The Turk’ enjoyed some backyard time while I cleaned a bike in honor of the summer solstice.
Summertime, and the livin’ is easy. Just ask the Turk’, who enjoyed a little outside time in the Mad Dog Media Botanical Gardens, a.k.a. “Weedpatch,” as I washed a bike in honor of the solstice.
Shortly thereafter it began raining off and on, with thunder for flavor, and the feline outings, bicycle riding and Old North End Garage Sale took back seats to working and earning.
Speaking of which, I can see I’ve been going about the latter activities all wrong. Clarity is so 15 minutes ago. If a guy could only learn to deploy with a straight face semantically null phrases such as “further leverage,” “cultural and creative assets,” “place of choice,” “launching new ideas” and “preserving our rich cultural heritage,” why, People of Money would write us fat checks for doing absolutely nothing beyond talking authoritatively and incomprehensibly out of our asses.

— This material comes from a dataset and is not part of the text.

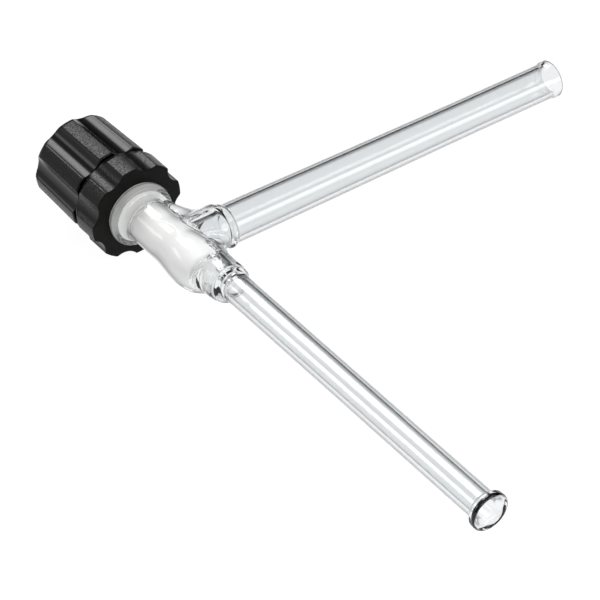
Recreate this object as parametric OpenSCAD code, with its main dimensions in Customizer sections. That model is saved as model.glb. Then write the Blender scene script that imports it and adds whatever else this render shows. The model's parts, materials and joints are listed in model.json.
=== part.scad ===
// Glass stopcock: a blown glass body with two arms, closed by a white plunger
// that a black knob drives through a threaded sleeve. It lies at rest on a flat
// surface, on the edge of its nut and on the lips of its two arms.
// The main axis runs from the knob to the outlet arm. Places on it are measured
// from the side arm's axis: positive towards the outlet, negative to the knob.

/* [Glass barrel] */
// Bore of the barrel, in which the plunger runs
bore_d = 10.1; // [9.6:0.1:10.6]
// Wall of the barrel
barrel_wall = 2.5; // [2.2:0.05:2.8]
// Outside diameter of the barrel's mouth, inside the nut
mouth_od = 21.2; // [20.4:0.1:21.8]
// Wall of the mouth, around the threaded sleeve
mouth_wall = 1.6; // [1.4:0.1:1.8]
// How far the rounded collar stands out from the mouth, below the nut
collar_rise = 0.7; // [0.5:0.1:1]
// Radius of the collar's rounded edge
collar_round = 1.6; // [1.4:0.1:2]
// Distance from the side arm's axis back to the middle of the collar
collar_back = 20.9; // [20:0.1:23]
// Radius of the fillet between collar and barrel
collar_fillet = 2.2; // [1.8:0.1:2.6]
// Length of the mouth behind the middle of the collar
mouth_len = 8.3; // [8:0.1:10]
// Length of the cone from the mouth's bore down to the barrel's bore
mouth_cone_len = 5; // [4.5:0.1:5.5]
// Height of the swelling around the plunger's seat
swell_h = 1.1; // [0.8:0.1:1.6]
// Distance from the side arm's axis to the crest of that swelling
swell_x = 9; // [8:0.1:10]
// Length over which the barrel swells out to the crest
swell_rise = 13; // [10:0.5:15]
// Length over which the barrel closes behind the crest
swell_fall = 10; // [9:0.5:11]

/* [Seat, chamber and neck] */
// Distance from the side arm's axis to the start of the seat
seat_x = 13.6; // [13:0.1:15]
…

Toward that end I’m pleased to announce the formation of the Caramillo Street Collective for Creative Obfuscation, whose sole purpose it shall be to talk shit for money. I know, that sounds an awful lot like what I already do, but trust me, this is a radical departure from business as usual at Chez Dog. It’s a means of further leveraging my cultural and creative assets from my place of choice to launch new ideas that preserve my rich cultural heritage.